I ask the Minister: are there plans to make the annual training commitments for reservists more flexible? For example, RAF part-time reservists are required to undergo 27 days’ training a year, of which 15 days should be continuous. This rule was set in 1909 for reservist rifleman, but it is no longer appropriate, particularly for Royal Auxiliary Air Force personnel. Most exercises undertaken by regular formations do not last two weeks and many are shorter than one, so there are not many opportunities to join a two-week exercise. Would it not be better to remove the requirement for reservists to do periods of continuous training and allow them to do more periods of shorter duration? One size no longer fits all.

Speaking for 600 Squadron, I understand that we engage well with some employers, particularly large companies, but less well with SMEs, which are of course less able and less willing to lose their scarce human resources for military training. Many of them are unfortunately still slow to recognise the improvement in output that their reservist employees will deliver to their companies. Will the Government consider providing tax benefits to companies that employ reservists, or at least setting up a compensation scheme to mitigate their loss of output during periods when their employees are engaged in annual training or deployed for longer periods?

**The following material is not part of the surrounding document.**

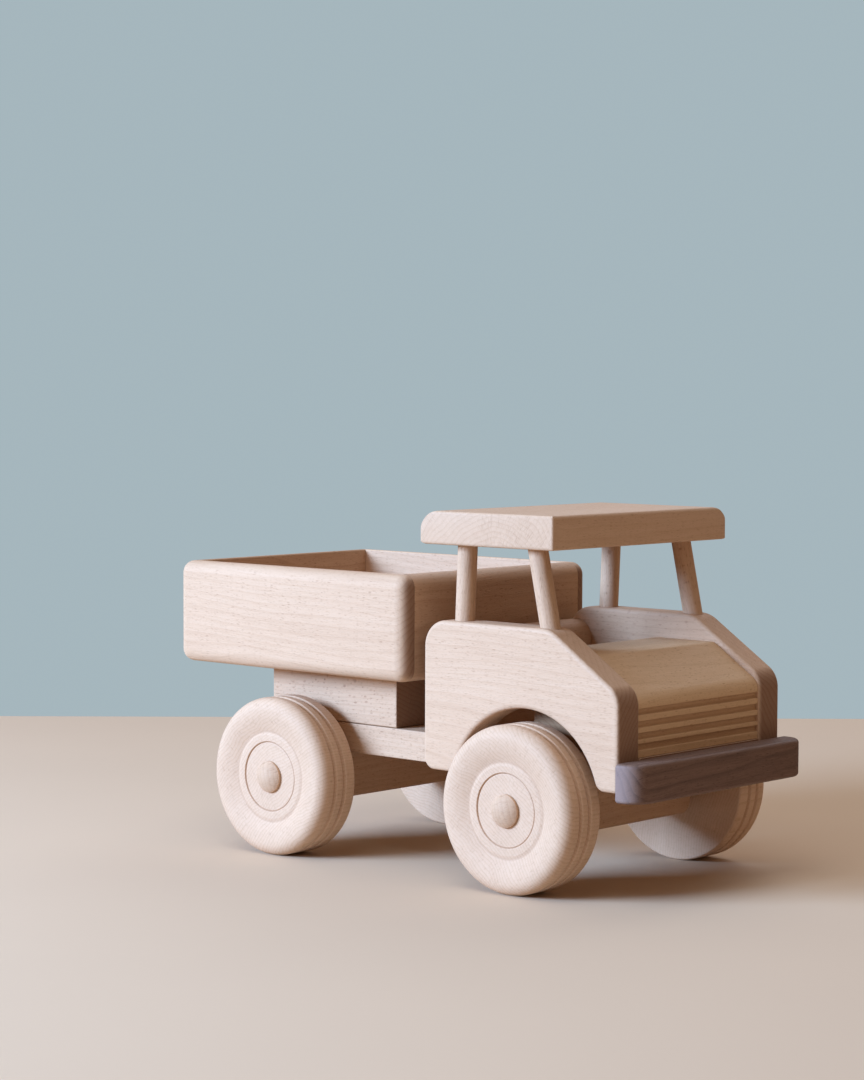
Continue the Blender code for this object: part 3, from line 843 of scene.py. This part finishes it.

I strongly endorse what my noble friend Lord De Mauley said, particularly about the tightness of funding. The Government have committed to spend 2% of GDP on defence, but I understand that the costs of the intelligence service are now included in that, as are pension costs, so we actually spend only around 1.6% of GDP according to the old method of counting. Perhaps in the new, more uncertain and unpredictable world that we inhabit today, 3% would be a more appropriate share of GDP to commit to defence, remembering that keeping the country safe and free is the Government’s first duty.